At coffee break, we sat under the canvas shade, which was gently flapping in the summer breeze. A Red Kite flew over as we passed Dave’s find around the circle. This was by no means the first worked flint discovered on this dig, and I spent the afternoon happily cleaning all the others we had found, and wondering about the people who had originally worked on them.

This was my third year of digging with Past Participate and once again I appreciated the excellent tuition from Anne, Jim and their fellow specialists, and the variety of experiences I was offered.
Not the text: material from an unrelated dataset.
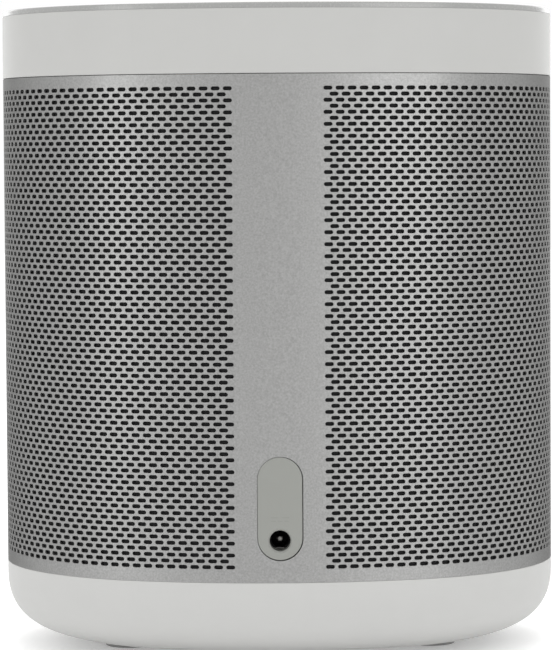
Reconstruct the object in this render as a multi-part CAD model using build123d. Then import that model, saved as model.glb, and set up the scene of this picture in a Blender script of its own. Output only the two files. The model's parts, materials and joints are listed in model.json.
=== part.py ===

After my session in the trench, I had spent the second half of the morning using their computer equipment to plot a series of GPS points across the site, and now here I was, scrubbing at the flints, listening to the different birdsong around me, looking out at the magnificent West Dorset scenery, and picking tiny spiderlings off my clothes as they flew through on their journey to life and adventure away from their place of birth. Totally absorbed in the examination and washing of the flints, I had no sense of the passage of time, and was surprised when the other volunteers started drifting back for their afternoon tea break.


With regular updates from Jim and Anne, putting into context the site we were exploring, and their theories about what was emerging from the ground, we all felt a part of something bigger. For me, there was the extra thrill of digging a landscape I had walked across and wondered about for decades, and constantly increasing my understanding of what had happened there over the millennia.


I came to Past Participate as a complete novice, having never dug before in my life, and knowing very little about Archaeology. All my anxieties, about whether I would be of any use to them, or whether I would be able to cope with the physical part of the work with a body that is beginning to issue constant reminders about my age, evaporated during my first experience with them. I have learnt so much and been inspired to find out more. Thanks to their open-handed generosity with their knowledge and experience, and their determination to include anyone who is interested, I feel incredibly fortunate to have stumbled across this opportunity in my retirement years.